In designing a solution, it’s always a good thing to check out different options. In many cases, problems can be solved with a complete hack or complete gold plating. Both are terrible, but it’s important to visit those options and try to find a middle ground.
Where does your average solution fit in?
- 2 hours
- 2 days
- 2 weeks
- 2 months
- 2 years
- never made it to release
The time frames definitely depend on the technologies and application domains. I personally like the 2 days to 2 weeks range. If I can’t get a proof of concept and a base architecture in 2 days, the design is probably bad. If it can’t be completed in 2 weeks, it probably could be simplified even more.
Everything I worked on this year fits in this range. Short, high impact, high value, fun. I just hate wasting time on long projects. I may just be short sighted, but I like to see results fast.
There are probably cases where a more polished solution that what can be made in two weeks is required, but these should be exceptions. If you are to embark in a long project, make sure it’s for the good reasons. Make sure you explored the lightweight solutions from the lower scales before and that the benefits you get from the better solution are worth the 5x cost increase.
Is the only reason you feel like going up is that it would be fun to use new cool technologies? Go back to the academic architecture guidelines: what are your desired quality attributes? Do you need that much extensibility? Is performance so critical? Put on the executive hat: How much is it really worth? What could be sacrificed to fit the budget and bring the most value?
Little over a month ago, Nelson pointed me to Deki Extensions. The really nice thing about them is that they can be used to call webservices and really facilitate writing extensions to the wiki syntax. Tikiwiki already has plugins, which is somewhat the same concept as extensions, but they don’t allow webservice calls. The big advantage of such remote plugins is that it allows to integrate content from external systems really nicely without having to modify the code base. Think as a use case to load up bug tracking information from BugZilla as part of a wiki page to complement the discussion.
There were really two opposite solutions to this one:
- Write a webservice plug-in to do an HTTP request and dump the output on the page (2 hours)

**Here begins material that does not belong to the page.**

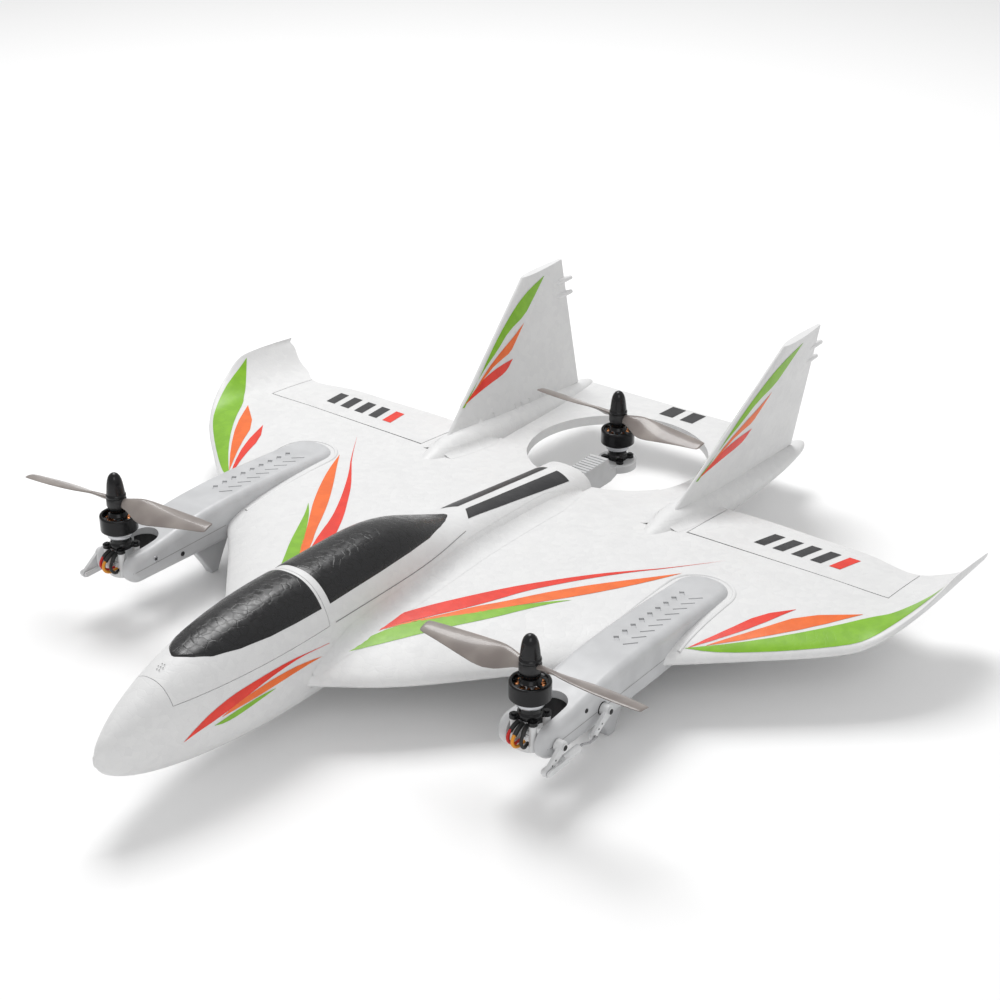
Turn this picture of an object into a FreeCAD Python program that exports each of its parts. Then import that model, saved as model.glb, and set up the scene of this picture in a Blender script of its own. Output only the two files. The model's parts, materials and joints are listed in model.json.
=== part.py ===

- Support the Deki Extensions altogether
Deki Extensions are amazing. The problem is that to support them, you basically need to support the DekiScript language that runs in the wiki page and emulate their environment. There may also be legal issues. Are we even allow to support it? After implementation, we would always have to play catch-up as they evolved the specifications. Then would come incompatibilities, and we would have make sure all extensions out there are supported. Implementation would be long and painful.
The webservice plugin would do the job, but it really isn’t any elegant and it’s completely unsafe as far as XSS goes. Not really any useful in the end unless you fully trust all potential contributors to a page. Did I mention this is to run in a wiki? This solution is completely useless.
Something decent has to be somewhere in the middle. Let’s break down Deki Extensions and see what they are all about:
- A way to embed special content in a page
- Remote execution through a custom exchange format
- Possibly structured data output to be manipulated by local, user-defined, execution
- A registry to map remote services to local “function” names
Broken down that way, it looks a lot simpler. We already have an architecture to run custom code in a page called plugins. There are multiple standardized exchange formats out there, like JSON and YAML; we don’t really need DekiXML. A language to manipulate output really looks like a template engine. There are quite a few of those out there that can provide the necessary sandbox. The registry is really not complicated.
It does seem like it can be brought down to my preferred project size range by using existing components, which also has the side effect of reducing risk by multiple folds. It also starts to shape up to a standard exchange format, doesn’t it?